Serve the risotto immediately. The longer it stands, the more the starches will set and you’ll lose the creamy silkiness.
- Risotto alla Milanese – A specialty of Milan, made with beef stock, beef bone marrow, lard (instead of butter) and cheese, flavored and colored with saffron
- Risotto al Barolo – A specialty of Piedmont, made with red wine and may include sausage meat and/or Borlotti beans (Pinto Beans are the closest to the ones we call Borlotti)
- Risotto al Nero di Seppia – A specialty of the Veneto region, made with cuttlefish cooked with their ink-sacs intact leaving the risotto black
- Risi e Bisi – A Veneto spring dish that is correctly served with a spoon, not a fork; it is a soup so thick it looks like a risotto.

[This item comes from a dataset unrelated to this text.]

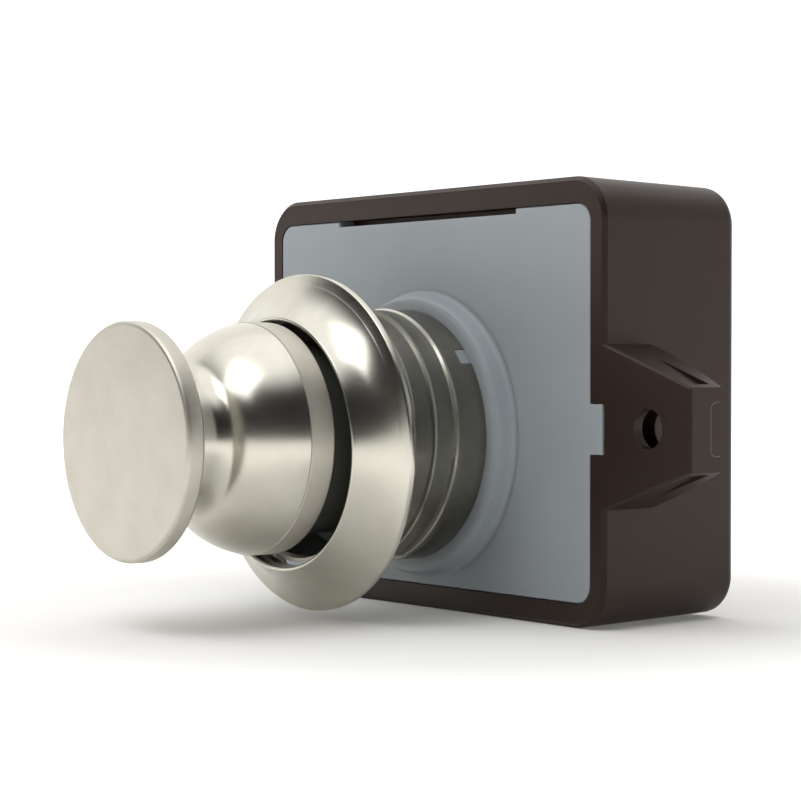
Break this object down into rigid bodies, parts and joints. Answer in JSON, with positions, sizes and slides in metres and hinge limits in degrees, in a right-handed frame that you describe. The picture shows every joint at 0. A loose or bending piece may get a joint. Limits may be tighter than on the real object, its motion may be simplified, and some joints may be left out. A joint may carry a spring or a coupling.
{
  "type": "push button cabinet lock",
  "caption": "Push button cabinet lock: moulded housing with screw ears, threaded barrel with flared ring, and a mushroom knob that is pressed in to drive a sprung bolt out of the housing.",
  "frame": {"origin": "where the barrel's axis crosses the plane of the housing's front rim, which lies against the inside of the door", "axes": "-Y along the barrel out to the knob, +Y into the cabinet, +Z the side that the bolt leaves by, +X to the right seen from the front of the door"},
  "size_m": [0.0718, 0.0512, 0.0406],
  "materials": {
    "brown_plastic": "satin moulded plastic",
    "milky_plastic": "milky satin nylon",
    "dark_nickel": "dark polished nickel plate",
    "satin_nickel": "satin nickel plate",
    "spring_steel": "bright drawn steel",
    "black_nylon": "moulded nylon",
    "bolt_metal": "plated die casting"
  },
  "bodies": {
    "case": {"housing": "brown_plastic", "front_plate": "milky_plastic", "barrel": "dark_nickel", "main_spring": "spring_steel", "bolt_spring_left": "spring_steel", "bolt_spring_right": "spring_steel", "track_pin_leaf": "spring_steel"},
    "rosette": {"rosette": "satin_nickel"},
    "button": {"knob": "satin_nickel", "spindle": "spring_steel", "spindle_screw": "spring_steel", "spindle_washer": "spring_steel", "plunger": "black_nylon"},
    "bolt": {"bolt": "bolt_metal"},
    "track_pin": {"track_pin": "spring_steel"}
  },
  "joints": [
    {"name": "button_press", "type": "slide", "parent": "case", "child": "button", "axis": [0, 1, 0], "range_m": [0, 0.009], "stiffness_N_per_m": 500, "springref_m": -0.006, "deforming": ["main_spring"]},
    {"name": "bolt_throw", "type": "slide", "parent": "case", "child": "bolt", "axis": [0, 0, 1], "range_m": [0, 0.0072], "deforming": ["bolt_spring_left", "bolt_spring_right"]},
    {"name": "rosette_turn", "type": "hinge", "parent": "case", "child": "rosette", "pos_m": [0, -0.0145, 0], "axis": [0, 1, 0], "range_deg": [-90, 90]},
    {"name": "track_pin_swing", "type": "hinge", "parent": "case", "child": "track_pin", "pos_m": [0, 0.0124, -0.0096], "axis": [0, 0, 1], "range_deg": [0, 13.2]}
  ],
  "couplings": [
    {"joint": "bolt_throw", "follows": "button_press", "ratio": 0.8},
    {"joint": "track_pin_swing", "follows": "button_press", "rad_per_m": 25.478}
  ]
}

It is made with green peas using the stock from the fresh young pods, flavored with pancetta.
- Risotto with Bergamot
- Special Day Risotto
- Risotto alla Zucca – Made with pumpkin, nutmeg, and grated cheese
- Risotto alla Pilota – A specialty of Mantua, made with sausage, pork, and Parmesan cheese
- Risotto ai Funghi – A variant made with mushrooms such as porcini (actually you can use any type of mushrooms)
- Risotto with Prawns and Paprika
- Risotto with Zest Lemmon and White Wine
- Risotto with Herbs (cups finely chopped fresh herbs, such as parsley, tarragon, chives, chervil, dill, basil, chives and arugula (4 cups leaves)
- Risotto with Leeks and Bacon – This one I made it up myself, instead of pancetta, the bacon fits in quite well.
- Risotto with Prosecco and Brie – This one I made it with my son cooperation, we had heated discussions whether or not to use the rind of the brie; so we tried both ways. Without is more creamy, with the rind it has a bit of a sharp taste (typical of the brie)
- Risotto with Bruscandoli – “Bruscandoli” are the end tips of the hop plants. This plant can be found easily in the Venetian country side.
- Risotto with Asparagus – A classic in spring
- Risotto with Sclopit – Called Silene vulgaris, is a plant native to Europe, where in some parts it is eaten, but is also widespread in North America, where it is a common wildflower in meadows. It is commonly known as sculpit, stridolo, sciopentin, grixol in Veneto, or sclopit in Friuli.